[start Supplied data]

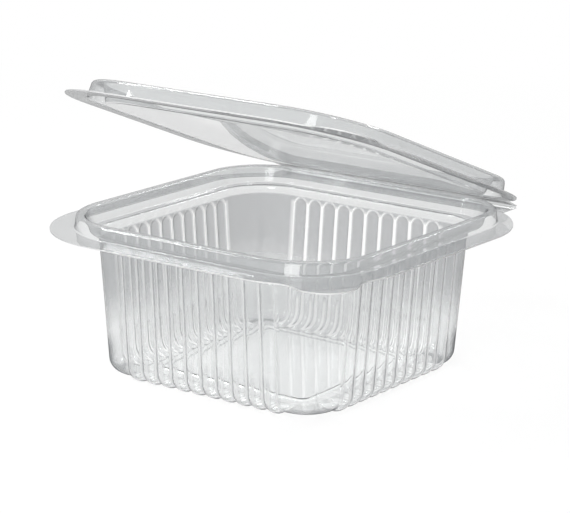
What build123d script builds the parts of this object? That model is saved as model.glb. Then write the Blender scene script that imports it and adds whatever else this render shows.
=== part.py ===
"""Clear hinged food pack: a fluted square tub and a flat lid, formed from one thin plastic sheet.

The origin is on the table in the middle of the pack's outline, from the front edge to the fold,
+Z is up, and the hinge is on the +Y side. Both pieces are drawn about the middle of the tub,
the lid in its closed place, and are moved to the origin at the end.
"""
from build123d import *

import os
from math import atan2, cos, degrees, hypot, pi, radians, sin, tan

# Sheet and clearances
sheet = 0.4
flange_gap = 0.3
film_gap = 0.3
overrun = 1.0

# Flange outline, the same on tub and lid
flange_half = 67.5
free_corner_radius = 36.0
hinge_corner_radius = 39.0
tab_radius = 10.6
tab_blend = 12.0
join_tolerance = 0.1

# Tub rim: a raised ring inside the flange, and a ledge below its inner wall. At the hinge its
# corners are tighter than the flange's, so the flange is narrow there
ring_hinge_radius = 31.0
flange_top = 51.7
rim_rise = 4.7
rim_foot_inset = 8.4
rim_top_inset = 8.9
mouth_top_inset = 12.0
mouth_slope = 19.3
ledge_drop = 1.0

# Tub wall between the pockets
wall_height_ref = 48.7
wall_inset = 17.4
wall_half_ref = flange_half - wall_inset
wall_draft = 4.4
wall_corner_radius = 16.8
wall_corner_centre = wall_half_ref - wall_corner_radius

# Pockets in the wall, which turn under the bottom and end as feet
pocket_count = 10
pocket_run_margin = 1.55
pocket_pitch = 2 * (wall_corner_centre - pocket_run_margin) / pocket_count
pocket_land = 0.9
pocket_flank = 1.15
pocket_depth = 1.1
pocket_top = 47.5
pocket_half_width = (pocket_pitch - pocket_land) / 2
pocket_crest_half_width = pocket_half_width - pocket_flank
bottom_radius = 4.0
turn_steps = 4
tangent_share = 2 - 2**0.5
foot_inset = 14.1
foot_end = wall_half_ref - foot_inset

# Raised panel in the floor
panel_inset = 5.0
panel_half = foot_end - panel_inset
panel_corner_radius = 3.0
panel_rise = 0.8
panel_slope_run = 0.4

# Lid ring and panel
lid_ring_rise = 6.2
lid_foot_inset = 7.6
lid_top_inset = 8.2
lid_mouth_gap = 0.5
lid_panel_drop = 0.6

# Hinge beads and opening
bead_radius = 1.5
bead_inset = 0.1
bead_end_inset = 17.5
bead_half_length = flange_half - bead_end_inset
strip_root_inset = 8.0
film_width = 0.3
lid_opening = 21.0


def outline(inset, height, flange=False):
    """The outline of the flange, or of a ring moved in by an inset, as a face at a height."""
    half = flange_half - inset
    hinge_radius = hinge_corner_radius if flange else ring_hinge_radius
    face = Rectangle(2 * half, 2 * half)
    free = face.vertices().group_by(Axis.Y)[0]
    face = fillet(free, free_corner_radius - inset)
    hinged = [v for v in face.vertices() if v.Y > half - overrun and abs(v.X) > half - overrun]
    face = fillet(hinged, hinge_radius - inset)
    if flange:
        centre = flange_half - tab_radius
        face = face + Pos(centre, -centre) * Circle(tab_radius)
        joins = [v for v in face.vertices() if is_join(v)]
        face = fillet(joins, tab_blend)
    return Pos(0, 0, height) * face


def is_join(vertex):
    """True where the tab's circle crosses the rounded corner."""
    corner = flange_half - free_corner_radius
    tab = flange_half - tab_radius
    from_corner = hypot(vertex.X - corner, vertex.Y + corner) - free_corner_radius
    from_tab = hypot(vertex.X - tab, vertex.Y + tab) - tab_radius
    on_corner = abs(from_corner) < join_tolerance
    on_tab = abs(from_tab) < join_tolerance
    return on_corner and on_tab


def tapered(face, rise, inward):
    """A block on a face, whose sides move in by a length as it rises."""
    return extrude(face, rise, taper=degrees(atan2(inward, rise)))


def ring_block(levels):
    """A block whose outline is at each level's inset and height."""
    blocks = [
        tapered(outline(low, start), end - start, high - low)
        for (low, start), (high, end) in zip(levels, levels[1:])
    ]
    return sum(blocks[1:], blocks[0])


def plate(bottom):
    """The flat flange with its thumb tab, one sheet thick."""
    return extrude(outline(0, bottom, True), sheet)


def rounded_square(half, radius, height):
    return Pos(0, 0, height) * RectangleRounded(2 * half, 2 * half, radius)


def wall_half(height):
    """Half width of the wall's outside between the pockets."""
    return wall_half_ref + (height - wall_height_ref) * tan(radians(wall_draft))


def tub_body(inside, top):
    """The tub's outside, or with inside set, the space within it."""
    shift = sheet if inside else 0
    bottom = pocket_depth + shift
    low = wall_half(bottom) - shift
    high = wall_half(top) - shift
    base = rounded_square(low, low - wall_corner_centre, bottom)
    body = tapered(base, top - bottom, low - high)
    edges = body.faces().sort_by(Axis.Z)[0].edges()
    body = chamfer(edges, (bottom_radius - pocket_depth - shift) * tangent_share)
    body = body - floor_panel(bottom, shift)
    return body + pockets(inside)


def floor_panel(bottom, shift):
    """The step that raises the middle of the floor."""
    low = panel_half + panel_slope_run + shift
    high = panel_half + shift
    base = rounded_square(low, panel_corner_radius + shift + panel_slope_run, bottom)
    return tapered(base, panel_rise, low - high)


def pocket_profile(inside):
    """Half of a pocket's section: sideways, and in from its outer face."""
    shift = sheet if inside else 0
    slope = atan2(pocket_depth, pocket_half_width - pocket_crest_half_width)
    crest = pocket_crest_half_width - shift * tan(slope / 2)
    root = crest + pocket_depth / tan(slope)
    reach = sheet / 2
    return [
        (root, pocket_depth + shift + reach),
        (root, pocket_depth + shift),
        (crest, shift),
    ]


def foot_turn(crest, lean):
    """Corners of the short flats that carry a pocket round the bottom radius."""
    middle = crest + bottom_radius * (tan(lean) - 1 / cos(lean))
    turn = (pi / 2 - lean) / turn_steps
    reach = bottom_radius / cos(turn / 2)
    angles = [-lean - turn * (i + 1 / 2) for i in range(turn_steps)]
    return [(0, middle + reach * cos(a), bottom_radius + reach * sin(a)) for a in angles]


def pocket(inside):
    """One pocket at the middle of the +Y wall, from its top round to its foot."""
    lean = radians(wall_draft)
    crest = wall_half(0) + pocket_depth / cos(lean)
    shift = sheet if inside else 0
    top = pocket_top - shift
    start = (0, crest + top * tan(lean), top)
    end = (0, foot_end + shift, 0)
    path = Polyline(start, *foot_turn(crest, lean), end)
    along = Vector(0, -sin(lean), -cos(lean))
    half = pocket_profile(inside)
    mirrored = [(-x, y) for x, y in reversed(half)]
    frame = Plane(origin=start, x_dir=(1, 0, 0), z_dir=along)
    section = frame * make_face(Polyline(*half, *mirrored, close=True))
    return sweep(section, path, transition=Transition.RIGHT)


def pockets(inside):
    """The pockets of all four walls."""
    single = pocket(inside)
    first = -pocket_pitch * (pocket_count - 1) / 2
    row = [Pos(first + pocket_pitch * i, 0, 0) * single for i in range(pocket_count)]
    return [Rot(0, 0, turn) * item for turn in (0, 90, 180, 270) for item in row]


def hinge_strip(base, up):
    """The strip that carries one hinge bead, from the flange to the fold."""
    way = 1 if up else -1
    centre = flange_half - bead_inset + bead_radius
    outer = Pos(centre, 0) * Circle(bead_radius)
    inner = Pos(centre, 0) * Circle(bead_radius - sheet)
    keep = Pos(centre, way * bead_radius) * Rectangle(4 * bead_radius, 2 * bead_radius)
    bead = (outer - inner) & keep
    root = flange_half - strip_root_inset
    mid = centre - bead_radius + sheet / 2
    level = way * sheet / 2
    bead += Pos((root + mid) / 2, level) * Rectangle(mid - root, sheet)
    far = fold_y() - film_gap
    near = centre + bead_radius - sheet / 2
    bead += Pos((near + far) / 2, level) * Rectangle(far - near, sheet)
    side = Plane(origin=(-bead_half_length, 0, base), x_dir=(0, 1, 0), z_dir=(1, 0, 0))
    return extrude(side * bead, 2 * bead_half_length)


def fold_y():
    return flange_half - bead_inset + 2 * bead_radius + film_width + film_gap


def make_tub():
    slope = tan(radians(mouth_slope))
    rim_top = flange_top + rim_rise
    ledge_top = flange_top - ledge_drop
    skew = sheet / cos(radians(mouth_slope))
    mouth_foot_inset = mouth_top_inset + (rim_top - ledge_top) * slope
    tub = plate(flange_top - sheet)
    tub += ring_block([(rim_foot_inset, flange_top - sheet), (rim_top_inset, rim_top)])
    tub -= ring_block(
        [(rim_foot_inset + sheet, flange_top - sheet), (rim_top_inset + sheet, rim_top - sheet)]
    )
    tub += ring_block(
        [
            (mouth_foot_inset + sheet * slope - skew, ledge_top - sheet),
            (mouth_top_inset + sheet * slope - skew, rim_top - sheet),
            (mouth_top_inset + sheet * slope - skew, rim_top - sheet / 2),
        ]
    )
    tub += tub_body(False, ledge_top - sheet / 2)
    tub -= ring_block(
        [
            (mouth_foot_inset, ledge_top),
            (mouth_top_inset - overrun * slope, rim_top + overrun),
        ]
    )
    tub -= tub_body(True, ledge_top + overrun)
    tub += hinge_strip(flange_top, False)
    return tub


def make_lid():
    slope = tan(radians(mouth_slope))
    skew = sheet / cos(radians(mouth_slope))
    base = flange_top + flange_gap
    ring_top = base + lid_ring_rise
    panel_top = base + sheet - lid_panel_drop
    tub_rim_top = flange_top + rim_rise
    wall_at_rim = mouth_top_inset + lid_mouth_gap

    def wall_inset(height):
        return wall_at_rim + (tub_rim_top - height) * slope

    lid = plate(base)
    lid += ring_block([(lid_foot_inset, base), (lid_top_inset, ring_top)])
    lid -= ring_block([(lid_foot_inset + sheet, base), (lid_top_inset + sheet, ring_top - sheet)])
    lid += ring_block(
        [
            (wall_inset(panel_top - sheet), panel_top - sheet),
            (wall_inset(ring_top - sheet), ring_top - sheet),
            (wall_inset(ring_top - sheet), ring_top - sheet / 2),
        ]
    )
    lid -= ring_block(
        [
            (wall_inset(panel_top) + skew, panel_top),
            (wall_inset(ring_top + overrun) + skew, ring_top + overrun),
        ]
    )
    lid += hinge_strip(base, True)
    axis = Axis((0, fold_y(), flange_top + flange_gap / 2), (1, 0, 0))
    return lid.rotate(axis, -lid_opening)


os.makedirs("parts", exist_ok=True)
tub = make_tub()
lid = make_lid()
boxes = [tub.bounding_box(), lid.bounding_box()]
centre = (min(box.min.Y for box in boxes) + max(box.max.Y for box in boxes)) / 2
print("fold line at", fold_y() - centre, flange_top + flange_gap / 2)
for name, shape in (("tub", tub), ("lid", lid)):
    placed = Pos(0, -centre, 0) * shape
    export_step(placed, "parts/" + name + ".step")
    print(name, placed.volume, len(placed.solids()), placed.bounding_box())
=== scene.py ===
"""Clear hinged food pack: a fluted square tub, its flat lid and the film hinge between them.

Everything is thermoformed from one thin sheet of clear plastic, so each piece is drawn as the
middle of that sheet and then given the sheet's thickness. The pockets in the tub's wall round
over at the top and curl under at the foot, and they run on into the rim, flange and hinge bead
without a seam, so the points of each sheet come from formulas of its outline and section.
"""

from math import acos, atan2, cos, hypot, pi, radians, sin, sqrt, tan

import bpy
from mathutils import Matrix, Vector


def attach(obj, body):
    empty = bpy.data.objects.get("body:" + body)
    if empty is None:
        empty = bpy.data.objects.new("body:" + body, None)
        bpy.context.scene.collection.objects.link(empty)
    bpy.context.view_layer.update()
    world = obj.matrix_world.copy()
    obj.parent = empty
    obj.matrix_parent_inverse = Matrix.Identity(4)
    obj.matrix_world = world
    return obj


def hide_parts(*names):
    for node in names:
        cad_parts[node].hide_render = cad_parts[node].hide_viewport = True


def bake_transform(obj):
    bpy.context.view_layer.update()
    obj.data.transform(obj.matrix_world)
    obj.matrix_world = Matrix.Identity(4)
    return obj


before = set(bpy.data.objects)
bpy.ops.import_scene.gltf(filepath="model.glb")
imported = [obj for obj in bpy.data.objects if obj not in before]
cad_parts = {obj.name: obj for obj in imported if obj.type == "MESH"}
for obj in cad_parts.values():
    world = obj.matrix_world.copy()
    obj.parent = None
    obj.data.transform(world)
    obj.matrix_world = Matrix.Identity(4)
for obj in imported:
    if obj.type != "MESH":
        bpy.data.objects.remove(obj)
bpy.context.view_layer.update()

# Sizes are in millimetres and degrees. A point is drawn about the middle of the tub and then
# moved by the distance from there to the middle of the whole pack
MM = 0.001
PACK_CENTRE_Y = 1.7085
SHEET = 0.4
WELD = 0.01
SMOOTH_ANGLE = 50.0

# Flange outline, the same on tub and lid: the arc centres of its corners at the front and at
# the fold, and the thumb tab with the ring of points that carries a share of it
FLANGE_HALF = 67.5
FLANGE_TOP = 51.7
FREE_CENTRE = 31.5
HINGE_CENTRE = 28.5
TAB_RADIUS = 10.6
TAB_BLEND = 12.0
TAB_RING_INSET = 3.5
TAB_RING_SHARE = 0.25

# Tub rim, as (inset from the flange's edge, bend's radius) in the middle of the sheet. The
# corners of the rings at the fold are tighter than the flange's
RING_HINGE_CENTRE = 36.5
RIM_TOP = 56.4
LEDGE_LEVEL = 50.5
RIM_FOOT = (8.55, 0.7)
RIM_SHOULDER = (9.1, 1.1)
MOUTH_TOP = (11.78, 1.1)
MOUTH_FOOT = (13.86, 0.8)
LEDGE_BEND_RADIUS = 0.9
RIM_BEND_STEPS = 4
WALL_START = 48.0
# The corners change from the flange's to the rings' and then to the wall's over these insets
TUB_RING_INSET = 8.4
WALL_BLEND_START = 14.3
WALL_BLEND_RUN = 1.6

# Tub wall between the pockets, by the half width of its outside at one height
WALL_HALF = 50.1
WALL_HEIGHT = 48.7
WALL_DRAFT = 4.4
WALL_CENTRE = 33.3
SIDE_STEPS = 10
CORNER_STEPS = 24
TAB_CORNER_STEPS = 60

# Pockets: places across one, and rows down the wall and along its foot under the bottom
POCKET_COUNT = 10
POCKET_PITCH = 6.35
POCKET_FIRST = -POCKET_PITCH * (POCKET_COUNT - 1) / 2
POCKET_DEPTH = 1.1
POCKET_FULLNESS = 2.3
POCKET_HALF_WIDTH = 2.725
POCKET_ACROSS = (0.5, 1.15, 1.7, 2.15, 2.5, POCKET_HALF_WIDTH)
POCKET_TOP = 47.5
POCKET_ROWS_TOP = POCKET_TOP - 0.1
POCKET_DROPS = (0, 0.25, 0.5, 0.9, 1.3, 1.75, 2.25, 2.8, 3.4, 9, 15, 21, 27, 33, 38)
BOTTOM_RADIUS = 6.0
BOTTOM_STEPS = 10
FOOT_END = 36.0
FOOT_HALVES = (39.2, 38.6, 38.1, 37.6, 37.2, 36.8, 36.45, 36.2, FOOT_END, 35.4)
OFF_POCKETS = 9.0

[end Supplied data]

Task requirements:
Please repeat word for word the lines above that run from the beginning through the line containing "join_tolerance = 0.1", keeping both the first and that last line.

Correct output:
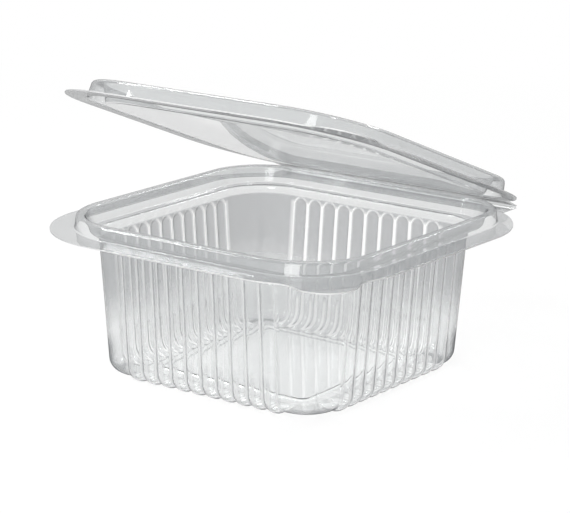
What build123d script builds the parts of this object? That model is saved as model.glb. Then write the Blender scene script that imports it and adds whatever else this render shows.
=== part.py ===
"""Clear hinged food pack: a fluted square tub and a flat lid, formed from one thin plastic sheet.

The origin is on the table in the middle of the pack's outline, from the front edge to the fold,
+Z is up, and the hinge is on the +Y side. Both pieces are drawn about the middle of the tub,
the lid in its closed place, and are moved to the origin at the end.
"""
from build123d import *

import os
from math import atan2, cos, degrees, hypot, pi, radians, sin, tan

# Sheet and clearances
sheet = 0.4
flange_gap = 0.3
film_gap = 0.3
overrun = 1.0

# Flange outline, the same on tub and lid
flange_half = 67.5
free_corner_radius = 36.0
hinge_corner_radius = 39.0
tab_radius = 10.6
tab_blend = 12.0
join_tolerance = 0.1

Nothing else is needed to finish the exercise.